11.2 No representations. A party to the Service Level Agreement may not rely on any representation which allegedly induced that party to enter into a Service Level Agreement, unless the representation is recorded in the Service Level Agreement.
11.3 Applicable law. These Terms and any Service Level Agreement are to be governed, interpreted and implemented in accordance with the laws of the Republic of South Africa.

12. Definitions and Interpretation

12.1 Definitions. In these Terms the following words will bear the meanings given to them here:
12.1.1 'Business Day' means any day other than a Saturday, Sunday or gazetted national public holiday in the Republic of South Africa;
12.1.2 'Services' means the services to be provided by you to us under a Service Level Agreement;
12.1.3 'Service Fee' has the meaning as defined in the Service Level Agreement;
12.1.4 'Service Level Agreement' means any service level agreement entered into between us and you in terms of which you provide the Services to us;
12.1.5 'Service Request' has the meaning as defined in the Service Level Agreement;
12.1.6 'you' means the party who enters into a Service Level Agreement with us and who provides the Services in accordance with the Service Level Agreement; and
12.1.7 'we', 'our' or 'us' means ERA E-Waste Recycling Authority NPC, a non-profit company registered in accordance with the laws of the Republic of South Africa or (if appropriate) its affiliated firms, alliance partners or other entities.
12.2 Calculating days. Where any number of days is prescribed, those days shall be reckoned exclusively of the first and inclusively of the last day unless the last day falls on a day which is not a Business Day, in which event the last day shall be the next succeeding Business Day.
12.3 Deemed performance. Where the day upon or by which any act is required to be performed is not a Business Day, the Parties shall be deemed to have intended such act to be performed upon or by the next succeeding Business Day.

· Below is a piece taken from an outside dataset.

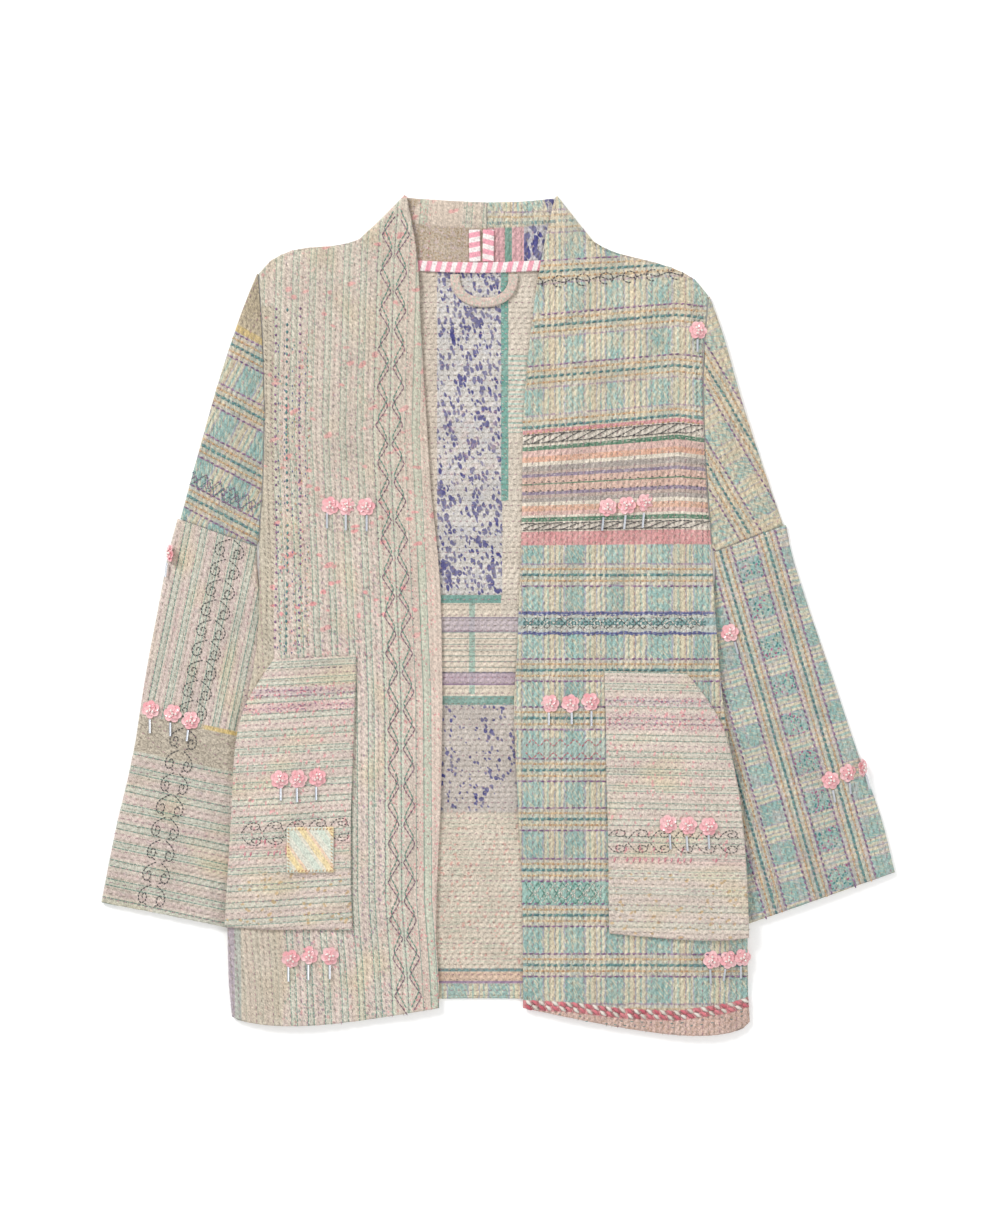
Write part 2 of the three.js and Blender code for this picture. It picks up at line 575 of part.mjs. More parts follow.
// A patch pocket laid on the front, with stitched rows across it.
const POCKET_STATIONS = 10;
const POCKET_PITCH = 10.5;
const POCKET_GAP = 0.6;
function pocketGrid(rows, front) {
  const outerLine = lineThrough(rows, "outerX", "outerY");
  const innerLine = lineThrough(rows, "innerX", "innerY");
  const bowLine = lineThrough(rows.map((row, i) => ({ i, bow: row.bow })), "i", "bow");
  const height = rows[rows.length - 1].innerY - rows[0].innerY;
  const sections = 2 * Math.round(height / POCKET_PITCH);
  return Array.from({ length: sections + 1 }, (_, i) =>
    Array.from({ length: POCKET_STATIONS + 1 }, (_, j) => {
      const t = i / sections;
      const point = onSection(outerLine(t), innerLine(t), j / POCKET_STATIONS, bowLine(t).y, 0.4);
      const ground = heightOn(front.grid, point.x, point.y) + WALL / 2 + QUILT_RIDGE;
      point.z = ground + POCKET_GAP + POCKET_WALL / 2;
      return point;
    }),
  );
}

function pocket(grid, side) {
  const sections = grid.length - 1;
  return wall(grid, {
    keptSections: everyNth(sections, 4),
    keptStations: everyNth(POCKET_STATIONS, 1),
    outer: (i) => POCKET_WALL / 2 + (i % 2 === 1 && i < sections ? QUILT_RIDGE : 0),
    inner: () => POCKET_WALL / 2,
    flip: side === "left",
  });
}

// The small square mend on the right pocket.
function mend(under) {
  const steps = 5;
  const grid = Array.from({ length: steps + 1 }, (_, i) =>
    Array.from({ length: steps + 1 }, (_, j) => {
      const x = THREE.MathUtils.lerp(MEND.left, MEND.right, j / steps);
      const y = THREE.MathUtils.lerp(MEND.bottom, MEND.top, i / steps);
      const pocketTop = heightOn(under, x, y) + POCKET_WALL / 2 + QUILT_RIDGE;
      return new THREE.Vector3(x, y, pocketTop + POCKET_GAP + MEND.wall / 2);
    }),
  );
  return wall(grid, {
    keptSections: everyNth(steps, 1),
    keptStations: everyNth(steps, 1),
    outer: () => MEND.wall / 2,
    inner: () => MEND.wall / 2,
  });
}

// A flat strip of binding along a line, lying on the cloth behind it.
function strip(centreAt, width, level, steps) {
  const across = 2;
  const grid = Array.from({ length: steps + 1 }, (_, i) => {
    const t = i / steps;
    const here = centreAt(t);
    const ahead = centreAt(Math.min(1, t + 0.01)).sub(centreAt(Math.max(0, t - 0.01))).normalize();
    const side = new THREE.Vector3(ahead.y, -ahead.x, 0);
    return Array.from({ length: across + 1 }, (_, j) => {
      const point = here.clone().addScaledVector(side, width * (j / across - 0.5));
      point.z = level + BINDING_WALL / 2 + (j === 1 ? 0.25 : 0);
      return point;
    });
  });
  return wall(grid, {
    keptSections: everyNth(steps, 1),
    keptStations: everyNth(across, 1),
    outer: () => BINDING_WALL / 2,
    inner: () => BINDING_WALL / 2,
  });
}

function neckBinding() {
  const { fromX, toX, width, sag, endY } = NECK_BINDING;
  const centreAt = (t) => new THREE.Vector3(
    THREE.MathUtils.lerp(fromX, toX, t),
    endY - sag * Math.sin(Math.PI * t) - width / 4,
    0,
  );
  return strip(centreAt, width, WALL + SEAM_GAP + 0.25, 14);
}

function centreBinding({ x, topX, topY }) {
  const bottomY = NECK_BINDING.endY - NECK_BINDING.sag + NECK_BINDING.width / 4 + 0.8;
  const centreAt = (t) => new THREE.Vector3(
    THREE.MathUtils.lerp(x, topX, t),
    THREE.MathUtils.lerp(bottomY, topY, t),
    0,
  );
  return strip(centreAt, CENTRE_BINDING_WIDTH, WALL + SEAM_GAP, 4);
}

// The hanging loop: a flat tube of cloth in a U, its two ends sewn in at the neck seam.
function hangingLoop() {
  const { centreX, topY, halfWidth, drop, band, thick, steps } = LOOP;
  const middle = halfWidth - band / 2;
  const level = WALL + SEAM_GAP + thick / 2;
  const points = [];
  for (let i = 0; i <= steps; i++) {
    const angle = Math.PI * (i / steps);
    const deep = (drop - band / 2) * Math.pow(Math.sin(angle), 0.75);
    points.push(new THREE.Vector3(centreX - middle * Math.cos(angle), topY - deep, level));
  }
  const half = band / 2;
  const halfThick = thick / 2;
  const soft = 0.9;
  const section = new THREE.Shape();
  section.moveTo(-halfThick, -half + soft);
  section.lineTo(-halfThick + soft, -half);
  section.lineTo(halfThick - soft, -half);
  section.lineTo(halfThick, -half + soft);
  section.lineTo(halfThick, half - soft);
  section.lineTo(halfThick - soft, half);
  section.lineTo(-halfThick + soft, half);
  section.lineTo(-halfThick, half - soft);
  section.closePath();
  const path = new THREE.CatmullRomCurve3(points, false, "centripetal");
  return new THREE.ExtrudeGeometry(section, { steps, bevelEnabled: false, extrudePath: path });
}

const SAGE_STRIPE = new THREE.MeshStandardMaterial({ color: 0xcdc6b6, roughness: 0.9, metalness: 0 });
const TEAL_PLAID = new THREE.MeshStandardMaterial({ color: 0xbac2b3, roughness: 0.9, metalness: 0 });
const INSIDE_PRINT = new THREE.MeshStandardMaterial({ color: 0xc8bdb4, roughness: 0.9, metalness: 0 });
const CANDY_BINDING = new THREE.MeshStandardMaterial({ color: 0xf0b9c0, roughness: 0.8, metalness: 0 });
const MEND_CLOTH = new THREE.MeshStandardMaterial({ color: 0xcfd8c4, roughness: 0.9, metalness: 0 });

const UPPER = { sections: 7, loftFrom: 0, flip: true, armhole: FRONT_RIGHT };
const LOWER = { sections: 11, loftFrom: 1, flip: true };
const UPPER_RIPPLED = { sections: 28, loftFrom: 0, acrossRidges: true, flip: false, armhole: FRONT_LEFT };
const LOWER_RIPPLED = { sections: 44, loftFrom: 1, acrossRidges: true, flip: false };
const frontRight = frontGrid(FRONT_RIGHT, "right");
const frontLeft = frontGrid(FRONT_LEFT, "left");
const pocketRight = pocketGrid(POCKET_RIGHT, frontRight);
const pocketLeft = pocketGrid(POCKET_LEFT, frontLeft);
const pieces = [
  ["front_right", frontPanel(frontRight, COLLAR_RIGHT, "right"), SAGE_STRIPE],
  ["front_left", frontPanel(frontLeft, COLLAR_LEFT, "left"), TEAL_PLAID],
  ["back", backPanel(), INSIDE_PRINT],
  ["sleeve_right_upper", sleeve(SLEEVE_RIGHT_UPPER, UPPER), TEAL_PLAID],
  ["sleeve_right_lower", sleeve(SLEEVE_RIGHT_LOWER, LOWER), SAGE_STRIPE],
  ["sleeve_left_upper", sleeve(SLEEVE_LEFT_UPPER, UPPER_RIPPLED), TEAL_PLAID],
  ["sleeve_left_lower", sleeve(SLEEVE_LEFT_LOWER, LOWER_RIPPLED), TEAL_PLAID],
  ["pocket_right", pocket(pocketRight, "right"), SAGE_STRIPE],
  ["pocket_left", pocket(pocketLeft, "left"), SAGE_STRIPE],
  ["pocket_mend", mend(pocketRight), MEND_CLOTH],
  ["neck_binding", neckBinding(), CANDY_BINDING],
  ...CENTRE_BINDINGS.map((row) => [row.name, centreBinding(row), CANDY_BINDING]),
  ["hanging_loop", hangingLoop(), SAGE_STRIPE],
];

const jacket = new THREE.Group();
for (const [name, geometry, material] of pieces) {
  geometry.deleteAttribute("uv");
  geometry.deleteAttribute("normal");
  const joined = mergeVertices(geometry, 1e-3);
  joined.computeVertexNormals();
  const mesh = new THREE.Mesh(joined, material);
  mesh.name = name;
  jacket.add(mesh);
}
export default jacket;
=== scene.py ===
# A quilted patchwork jacket with sequin flowers, laid flat and seen from straight above.
# Lengths named in millimetres are turned to metres with MM. "Right" and "left" are the wearer's.
import bmesh
import bpy
import math
import random
from mathutils import Matrix, Vector, noise
from mathutils.bvhtree import BVHTree


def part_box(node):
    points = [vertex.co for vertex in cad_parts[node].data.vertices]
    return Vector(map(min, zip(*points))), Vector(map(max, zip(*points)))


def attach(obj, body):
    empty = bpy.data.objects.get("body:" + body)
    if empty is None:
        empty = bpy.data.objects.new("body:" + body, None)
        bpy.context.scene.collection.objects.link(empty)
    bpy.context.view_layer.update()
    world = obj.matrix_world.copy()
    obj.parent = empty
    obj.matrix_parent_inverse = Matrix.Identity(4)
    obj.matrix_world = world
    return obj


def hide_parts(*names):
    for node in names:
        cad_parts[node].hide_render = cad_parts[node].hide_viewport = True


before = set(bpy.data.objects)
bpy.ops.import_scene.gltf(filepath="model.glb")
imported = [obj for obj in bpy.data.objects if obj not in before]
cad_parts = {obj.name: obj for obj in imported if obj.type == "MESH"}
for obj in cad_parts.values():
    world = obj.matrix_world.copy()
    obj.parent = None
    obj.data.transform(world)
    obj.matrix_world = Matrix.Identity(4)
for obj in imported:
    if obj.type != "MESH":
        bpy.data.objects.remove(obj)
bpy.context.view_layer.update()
MM = 0.001


# The view: a long lens straight above the jacket, the studio's soft light and its pale floor.
# The whole picture is 921 mm wide at the jacket's middle level.
def table(columns, rows):
    """A short table as a list of rows, each value found by the name of its column."""
    return [dict(zip(columns.split(), row)) for row in rows]


LENS = 100.0
SENSOR = 36.0
FRAME_WIDTH = 921.0 * MM
VIEW_X = 1.4 * MM
VIEW_HEIGHT = FRAME_WIDTH * LENS / SENSOR
JACKET_LEVEL = 5 * MM
scene = bpy.context.scene
camera_data = bpy.data.cameras.new("studio_camera")
camera_data.lens = LENS
camera_data.sensor_width = SENSOR
camera_data.sensor_fit = "HORIZONTAL"
camera = bpy.data.objects.new("studio_camera", camera_data)
camera.location = (VIEW_X, 0.0, VIEW_HEIGHT + JACKET_LEVEL)
scene.collection.objects.link(camera)
scene.camera = camera
scene.view_settings.view_transform = "Standard"

FLOOR_SIZE = 6.0
FLOOR_LEVEL = -0.2 * MM
FLOOR_WHITE = (0.985, 0.985, 0.985, 1)
FLOOR_GLOW = 0.16
bpy.ops.object.select_all(action="DESELECT")
bpy.ops.mesh.primitive_plane_add(size=FLOOR_SIZE, location=(0, 0, FLOOR_LEVEL))
floor = bpy.context.object
floor.name = "studio_floor"
floor_paint = bpy.data.materials.new("studio_floor")
floor_paint.use_nodes = True
floor_shader = floor_paint.node_tree.nodes["Principled BSDF"]
floor_shader.inputs["Base Color"].default_value = FLOOR_WHITE
floor_shader.inputs["Roughness"].default_value = 0.9
floor_shader.inputs["Emission Color"].default_value = (1, 1, 1, 1)
floor_shader.inputs["Emission Strength"].default_value = FLOOR_GLOW
floor.data.materials.append(floor_paint)

SKY_WHITE = (1.0, 0.995, 0.985, 1)
SKY_STRENGTH = 0.62
world = bpy.data.worlds.new("studio_sky")
world.use_nodes = True
sky = world.node_tree.nodes["Background"]
sky.inputs["Color"].default_value = SKY_WHITE
sky.inputs["Strength"].default_value = SKY_STRENGTH
scene.world = world

# Two square soft boxes aimed at the jacket: places and sides in metres, power in watts.
SOFT_BOXES = table("name place side watts", [
    ("key_soft_box", (-1.7, 1.9, 1.9), 1.0, 62),
    ("fill_soft_box", (1.6, -0.6, 2.6), 1.6, 16),
])
for box in SOFT_BOXES:
    lamp = bpy.data.lights.new(box["name"], "AREA")
    lamp.shape = "RECTANGLE"
    lamp.size = box["side"]
    lamp.size_y = box["side"]
    lamp.energy = box["watts"]
    holder = bpy.data.objects.new(box["name"], lamp)
    holder.location = box["place"]
    holder.rotation_euler = (-Vector(box["place"])).to_track_quat("-Z", "Y").to_euler()
    scene.collection.objects.link(holder)


# Right front: quilted cotton in faded pink, beige and green stripes, run through with rows of hand
# stitches that pucker it. Its half of the collar is cut in one with it and folded over at the neck.
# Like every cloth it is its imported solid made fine, with creases and quilting raised in its top.
def turned(x, y, turn):
    """A place in mm as it reads in a frame turned by some degrees: across it, then along it."""
    cos = math.cos(math.radians(turn))
    sin = math.sin(math.radians(turn))
    return x * cos + y * sin, y * cos - x * sin


def along_table(rows, key, value, at):
    """A value read from a short table at a place, with straight lines between its rows."""
    if at <= rows[0][key]:
        return rows[0][value]
    for low, high in zip(rows, rows[1:]):
        if at <= high[key]:
            share = (at - low[key]) / (high[key] - low[key])
            return low[value] + share * (high[value] - low[value])
    return rows[-1][value]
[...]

12.4 Addresses and notices.
12.4.1 Any written notice in connection with a Service Level Agreement shall be deemed to have been duly given:
i. 5 Business Days after posting (14 Business Days if the address is not in the Republic of South Africa), if posted by registered post (airmail, if available) to the party's address;
ii. on delivery, if delivered to the party's physical address before 17h00 on a Business Day, or if delivered on a Business Day but after 17h00 on that Business Day or on any day other than a Business Day, it will be deemed to have been given at 08h30 on the first Business Day after it was delivered;
iii. on despatch, if sent to the party's then fax number or e-mail address before 17h00 on a Business Day or if sent on a Business Day but after 17h00 on that Business Day, or on any day other than a Business Day, it will be deemed to have been given at 08h30 on the first Business Day after it was sent;
iv. unless the addressor is aware, at the time the notice would otherwise be deemed to have been given, that the notice is unlikely to have been received by the addressee through no act or omission of the addressee.
12.4.2 A party may change that party's address or fax number or e-mail address for this purpose by notice in writing to the other party, such change to be effective only on and with effect from the 7th Business Day after the giving of such notice.
12.4.3 A written notice or communication actually received by a party shall be an adequate written notice or communication to that party notwithstanding that it was not sent to or delivered at that party's chosen address in the Service Level Agreement.
12.4.4 A party may change that party's address for this purpose to another physical address in the Republic of South Africa by notice in writing to the other party such change to be effective only on and with effect from the 7th Business Day after the giving of such notice.